Technical Insights

Interoperability and RapidIO-based Products

By Jim Parisien, Product Manager, Product Marketing Group
Tundra Semiconductor

Interoperability plays a key role with all protocol standards in establishing faith that multi-vendor devices can interoperate. However, not all interoperability testing is created equal.

The PCI-SIG does much of their interoperability testing through plugfests. Upon meeting some basic entry criteria semiconductor or board vendors gather at a plugfest event to determine if their wares interoperate. In the PC and server world, this consists of bringing a motherboard or adapter card to the event. The software used is typically Windows running on a Pentium processor for a motherboard or a Windows driver for the adapter card. In a simple form factor and software environment such as this, a plugfest can be an effective tool to quickly, albeit qualitatively, gain a sense of interoperability.

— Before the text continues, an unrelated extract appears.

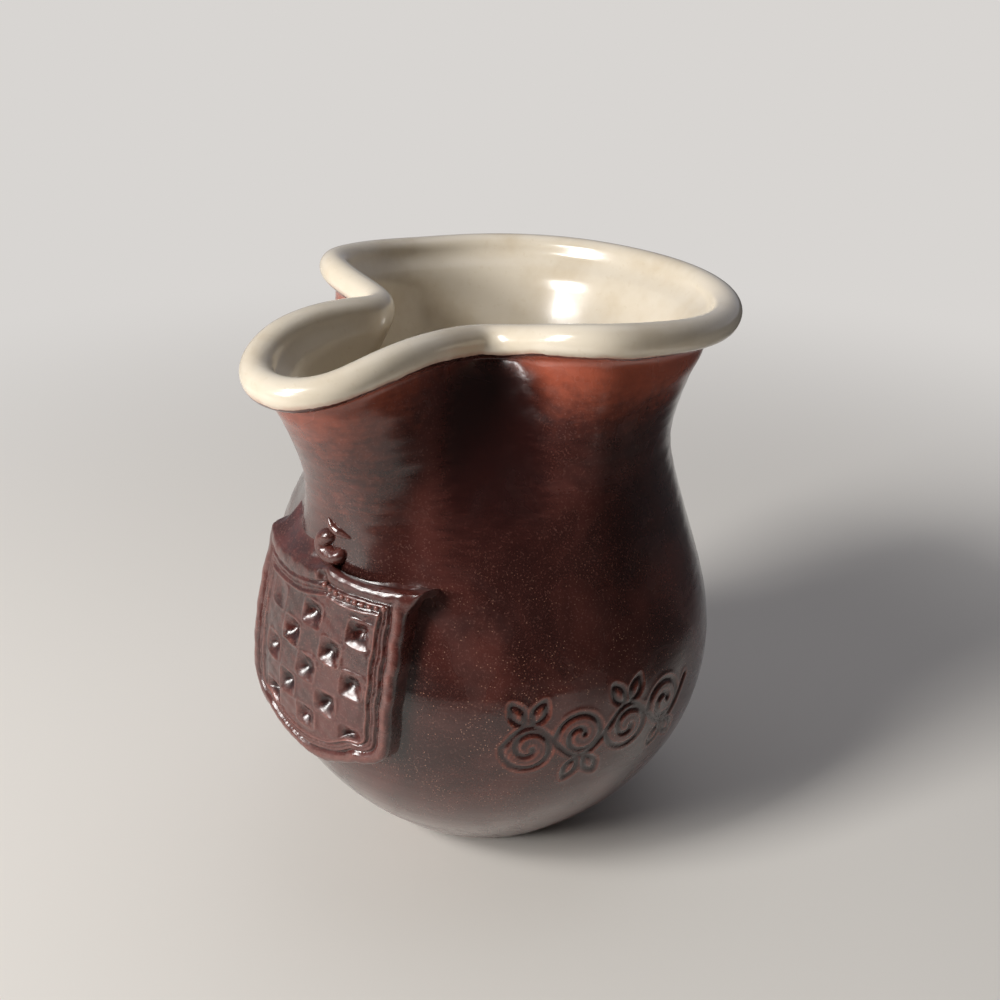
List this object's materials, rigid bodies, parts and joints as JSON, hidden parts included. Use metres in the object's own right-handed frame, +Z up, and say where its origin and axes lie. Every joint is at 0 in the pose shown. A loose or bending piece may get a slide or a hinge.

This gets far more complicated as we examine embedded applications where form factors vary considerably. For example, CompactPCI (cPCI) comes in 3U and 6U heights and supports many different real time operating systems (RTOSs). Many features such as Hot Swap are optional, yet still need testing. As form factor, RTOS, and sets of capabilities vendors wish to test stray further from an ideal PC environment, the ability to assure customers that a device or card is truly “interoperable” becomes limited if a plugfest is the only tool used. It is precisely this limitation that very often has left OEMs to bear the burden of the due diligence required to verify interoperability. This is one reason why system level prototyping has always been so important to an OEM in de-risking a program. It is also why prototyping and system level integration can be so expensive and time consuming.

The reality is that form factors and RTOS in embedded applications will always be diverse. In fact, as we introduce standards like RapidIO where error recovery is built into hardware, interoperability becomes more complicated. Plugfests are adequate instruments for qualitatively testing components when they work; but they are not effective in testing how devices recover when things inevitably go wrong.

The truth is end-users can’t afford problems (a “Blue Screen” during a 911 call would be disastrous) and OEMs can no longer afford to bear the weight of interoperability testing during product integration. Embedded system protocols like RapidIO require a rigorous interoperability testing approach that provides OEMs with a quantitative analysis of multi-vendor interoperability. While embedded protocols like RapidIO are designed to detect errors and recover in predictable ways that are clearly specified, true interoperability testing for RapidIO requires them to go beyond testing what works; it requires vendors to break the protocol by injecting errors and assessing whether the device under test recovers appropriately.

This class of interoperability testing goes beyond what can be covered during a qualitative plugfest. It pushes the breadth and depth of interoperability testing across different vendor devices and across protocol violations. Plugfests will continue to have a role within RapidIO product development, but one that will primarily be associated with demonstrations of interoperability rather than a means of achieving it.

Recently Tundra announced the RapidIO Interoperability Lab (RIOLAB™) at the TI Developers forum. This facility will be an independent interoperability lab designed to meet the interoperability testing needs of commercial semiconductor vendors, as well as ASIC and FPGA developers. It will provide OEMs with a single source of consistent and independent reports that they need to develop products with confidence. The RIOLAB will remove the burden of proving device interoperability from an OEM’s shoulders and allow them to focus on system design and integration issues. This lab is an excellent sign of a maturing ecosystem. It will ensure interoperability by design and ultimately help OEMs get to market faster.